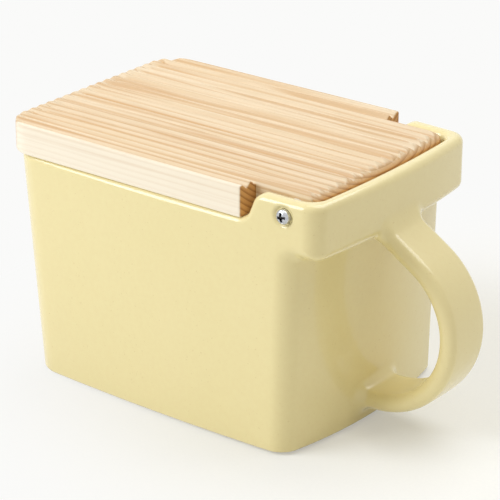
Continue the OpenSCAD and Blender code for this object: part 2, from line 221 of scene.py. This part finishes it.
def groove_depth(y):
    """Depth of the V grooves below the board's top."""
    first = GROOVE_EDGE - LID_HALF_W
    nearest = np.clip(np.round((y - first) / GROOVE_PITCH), 0, GROOVES - 1)
    off = np.hypot(y - first - nearest * GROOVE_PITCH, GROOVE_ROUND)
    v = GROOVE_D * (1 - off / GROOVE_HALF)
    return (v + np.sqrt(v * v + GROOVE_LIP)) / 2


def board(x, y, z):
    """The lid: a board with notches for the ears, a tongue and a grooved top."""
    across = np.abs(y)
    front = meet(LID_FRONT - x, across - LID_HALF_W, LID_FRONT_R)
    front = meet(front, x, NOTCH_R)
    tail = bowed(x - LID_REAR, y, LID_BOW)
    tongue = np.maximum(meet(across - TONGUE_HALF_W, tail, TONGUE_R), -x - TONGUE_LAP)
    shape = np.minimum(front, tongue)
    slope = math.cos(math.atan(GROOVE_D / GROOVE_HALF))
    shape = meet(shape, RIM - z, LID_EDGE)
    share = GROOVE_END + (1 - GROOVE_END) * ease((x - LID_FRONT - LID_EDGE) / GROOVE_FADE)
    shape = meet(shape, (z - LID_TOP + groove_depth(y) * share) * slope, LID_EDGE)
    over_x, over_z = np.maximum(tail + BEVEL_RUN, 0), np.maximum(z - LID_TOP + BEVEL_R, 0)
    shape = meet(shape, np.hypot(over_x, over_z) - BEVEL_R, BEVEL_EDGE)
    shape = np.maximum(shape, meet(tail, RIM - z, HEEL_R))
    reach = np.hypot(x - HINGE_X, z - HINGE_Z)
    hole = np.maximum(reach - SHANK_R - PILOT_CLEAR, PILOT_END - across)
    return np.maximum(shape, -hole)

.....

**SHORT TASK:**
Take the data above and return it exactly.

**SOLUTION FOR THIS EXERCISE:**
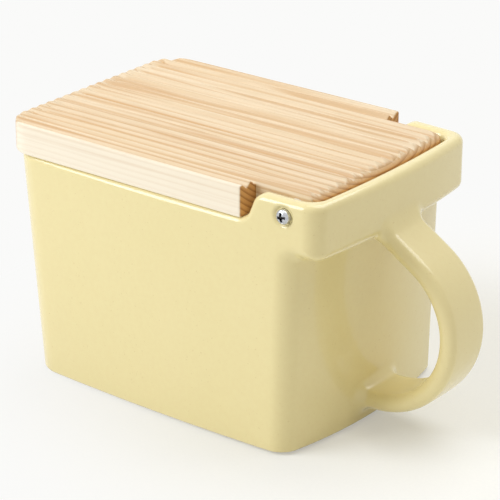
Continue the OpenSCAD and Blender code for this object: part 2, from line 221 of scene.py. This part finishes it.
def groove_depth(y):
    """Depth of the V grooves below the board's top."""
    first = GROOVE_EDGE - LID_HALF_W
    nearest = np.clip(np.round((y - first) / GROOVE_PITCH), 0, GROOVES - 1)
    off = np.hypot(y - first - nearest * GROOVE_PITCH, GROOVE_ROUND)
    v = GROOVE_D * (1 - off / GROOVE_HALF)
    return (v + np.sqrt(v * v + GROOVE_LIP)) / 2


def board(x, y, z):
    """The lid: a board with notches for the ears, a tongue and a grooved top."""
    across = np.abs(y)
    front = meet(LID_FRONT - x, across - LID_HALF_W, LID_FRONT_R)
    front = meet(front, x, NOTCH_R)
    tail = bowed(x - LID_REAR, y, LID_BOW)
    tongue = np.maximum(meet(across - TONGUE_HALF_W, tail, TONGUE_R), -x - TONGUE_LAP)
    shape = np.minimum(front, tongue)
    slope = math.cos(math.atan(GROOVE_D / GROOVE_HALF))
    shape = meet(shape, RIM - z, LID_EDGE)
    share = GROOVE_END + (1 - GROOVE_END) * ease((x - LID_FRONT - LID_EDGE) / GROOVE_FADE)
    shape = meet(shape, (z - LID_TOP + groove_depth(y) * share) * slope, LID_EDGE)
    over_x, over_z = np.maximum(tail + BEVEL_RUN, 0), np.maximum(z - LID_TOP + BEVEL_R, 0)
    shape = meet(shape, np.hypot(over_x, over_z) - BEVEL_R, BEVEL_EDGE)
    shape = np.maximum(shape, meet(tail, RIM - z, HEEL_R))
    reach = np.hypot(x - HINGE_X, z - HINGE_Z)
    hole = np.maximum(reach - SHANK_R - PILOT_CLEAR, PILOT_END - across)
    return np.maximum(shape, -hole)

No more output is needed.